2.Non-Solicitation of Clients, etc.  The Grantee shall not, for a period of one (1) year immediately following his or her termination of employment with the Company or any of its Affiliates, whether on his or her own behalf or on behalf of or in conjunction with any person, company, business entity or other organization whatsoever, directly or indirectly, (i) call on, interfere with, solicit or assist in soliciting the business of any “Client” or “Prospective Client” or (ii) accept business from, or enter into a relationship with, any such “Client” or “Prospective Client”, in each case, with whom the Grantee has had, directly or indirectly, personal contact or dealings on behalf of the Company or its Affiliates during the one (1) year period immediately preceding his or her termination of employment with the Company or any of its Affiliates. Notwithstanding the foregoing, the Grantee may engage in business activities with “Intermediary Clients”, provided, that, the Grantee shall not (x)

 


EXHIBIT 10.2

interact with any Intermediary Client with respect to business placed with or through such Intermediary Client by the Company or any of its Affiliates or (y) engage in any conduct interfering with or damaging the Company’s (or any of its Affiliates’) relationship with any Intermediary Client.

For purposes of this Award Agreement, the terms:

 

 

(a)

Client” shall mean any person, firm, company, or other organization (including an Intermediary Client) to whom the Company or any of its Affiliates has supplied services, products or professional advice;

 

 

(b)

Prospective Client” shall mean any person, firm, company or other organization (including an Intermediary Client) with whom the Company or any of its Affiliates has had negotiations or discussions regarding the possible supply of products or advice, or with respect to whom the Company or any of its Affiliates has expended significant time, effort or money in developing a bid or proposal for the supply of services, products or advice; and

 

 

(c)

Intermediary Client” shall mean any person or entity (such as a broker dealer, distributor, financial adviser, administrator or other marketing or service organization) through which the Company or any of its Affiliates offers, markets, distributes or provides its services, products or advice.

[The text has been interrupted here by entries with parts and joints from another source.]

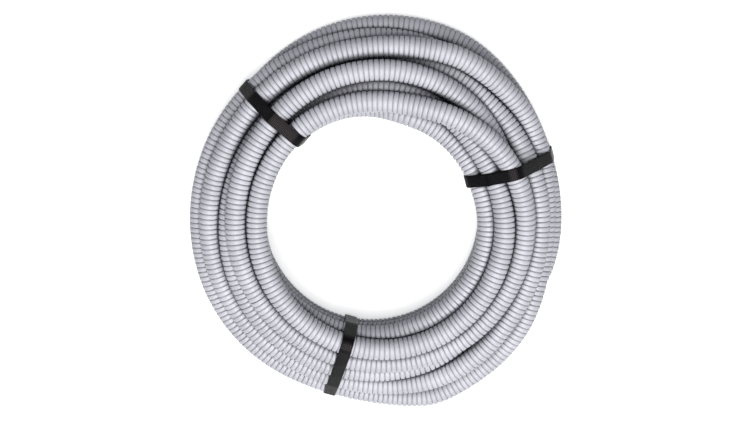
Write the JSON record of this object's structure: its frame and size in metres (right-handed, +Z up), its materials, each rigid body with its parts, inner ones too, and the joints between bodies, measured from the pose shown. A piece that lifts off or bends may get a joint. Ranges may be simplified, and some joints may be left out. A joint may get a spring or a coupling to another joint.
{
  "type": "corrugated conduit coil",
  "caption": "Flat-lying coil of pale grey corrugated plastic conduit, wound as a round bundle about an open eye and held by black plastic straps",
  "frame": {"origin": "on the coil's axis, at the level floor under the straps that it lies on", "axes": "+Z up through the coil's eye; the coil lies flat, with its front strap towards -Y, its right strap towards +X and its left strap towards -X and +Y"},
  "size_m": [0.346, 0.376, 0.0755],
  "materials": {
    "conduit_grey": "pale grey corrugated PVC with a soft sheen, dust in its grooves",
    "strap_black": "black embossed polypropylene band"
  },
  "bodies": {
    "root": {"conduit": "conduit_grey", "strap_left": "strap_black", "strap_right": "strap_black", "strap_front": "strap_black"}
  },
  "joints": []
}
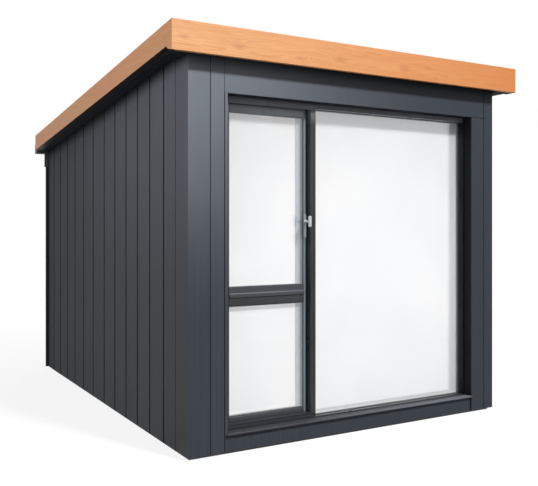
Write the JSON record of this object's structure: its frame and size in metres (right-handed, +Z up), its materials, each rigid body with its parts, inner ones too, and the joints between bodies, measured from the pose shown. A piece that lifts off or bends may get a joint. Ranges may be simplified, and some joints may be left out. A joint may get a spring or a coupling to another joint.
{
  "type": "portable site office",
  "caption": "Single-room portable office cabin with a falling roof, timber fascia, anthracite boards, large fixed pane and a glazed hinged door.",
  "frame": {"origin": "middle of the footprint of the whole cabin, on the ground", "axes": "+X to the right along the glazed front as seen from outside, +Y from the front to the rear, +Z up"},
  "size_m": [2.786, 3.514, 2.567],
  "materials": {
    "rails": "dark grey paint",
    "floor_core": "grey insulated panel",
    "floor_board": "sealed floor board",
    "wall_lining": "off-white lining",
    "side_boards": "satin anthracite",
    "front_boards": "satin anthracite",
    "corner_strips": "satin near-black",
    "window_frame": "satin anthracite",
    "threshold": "satin grey",
    "glazing": "clear double glazing",
    "blind": "white blind cloth",
    "hinge_steel": "brushed",
    "handle": "satin",
    "door_profile": "satin anthracite",
    "roof_panel": "light grey",
    "membrane": "matt sheet",
    "soffit_board": "dark stained",
    "eave_metal": "satin anthracite",
    "fascia_timber": "oiled softwood"
  },
  "bodies": {
    "cabin": {"base_end_rails": "rails", "base_side_rails": "rails", "floor_panel": "floor_core", "floor_deck": "floor_board", "left_wall": "wall_lining", "right_wall": "wall_lining", "rear_wall": "wall_lining", "front_piers": "wall_lining", "front_lintel": "wall_lining", "left_cladding": "side_boards", "right_cladding": "side_boards", "rear_cladding": "side_boards", "front_left_post": "front_boards", "front_right_post": "front_boards", "front_left_jamb_board": "front_boards", "front_right_jamb_board": "front_boards", "front_head_board": "front_boards", "front_sill_board": "front_boards", "rear_corner_strips": "corner_strips", "frame_left_jamb": "window_frame", "frame_right_jamb": "window_frame", "frame_head": "window_frame", "frame_sill": "window_frame", "frame_mullion": "window_frame", "threshold_plate": "threshold", "fixed_glass": "glazing", "fixed_blind": "blind", "frame_hinges": "hinge_steel", "roof_deck": "roof_panel", "roof_membrane": "membrane", "front_fascia": "fascia_timber", "side_fascias": "fascia_timber", "front_soffit": "soffit_board", "side_soffits": "soffit_board", "rear_fascia": "eave_metal", "rear_gutter": "eave_metal"},
    "door": {"door_left_stile": "door_profile", "door_right_stile": "door_profile", "door_top_rail": "door_profile", "door_mid_rail": "door_profile", "door_bottom_rail": "door_profile", "door_glass": "glazing", "door_blinds": "blind", "door_handle": "handle", "door_hinges": "hinge_steel"}
  },
  "joints": [
    {"name": "door_hinge", "type": "hinge", "parent": "cabin", "child": "door", "pos_m": [-0.959, -1.494, 1.147], "axis": [0, 0, 1], "range_deg": [0, 90]}
  ]
}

3.Non-Enticement of Employees; No Hire.  The Grantee shall not, during his or her employment with the Company or any of its Affiliates and for a period of one (1) year immediately following termination of employment with the Company or any of its Affiliates, either on his or her own account or in conjunction with or on behalf of any other person, company, business entity or other organization whatsoever, directly or indirectly: (i) induce, solicit, entice, participate in or procure any person who is an employee of the Company or any of its Affiliates to leave such employment or (ii) accept into employment, hire or otherwise engage or use the services of, or actively interfere with the Company’s or any Affiliates’ relationship with, any person who is an employee of the Company or any of its Affiliates or who was an employee of the Company or any of its Affiliates during the period commencing one year prior to the Grantee’s termination of employment with the Company or any of its Affiliates.

4.Non-Disparagement; No Conflicts.  The Grantee shall not at any time during or subsequent to the Grantee’s employment with the Company or any of its Affiliates, criticize, speak ill of, disparage or make false statements in respect of the Company, its Affiliates or any of their employees; provided, however, that the Grantee shall not be prohibited from making truthful statements about the Company or any of its Affiliates. The Grantee also shall not, during the course of employment with the Company or any of its Affiliates take any action which conflicts with (or appears to conflict with) the Company’s or any of its Affiliates’ business interests except if ordered to do so by a court or government agency.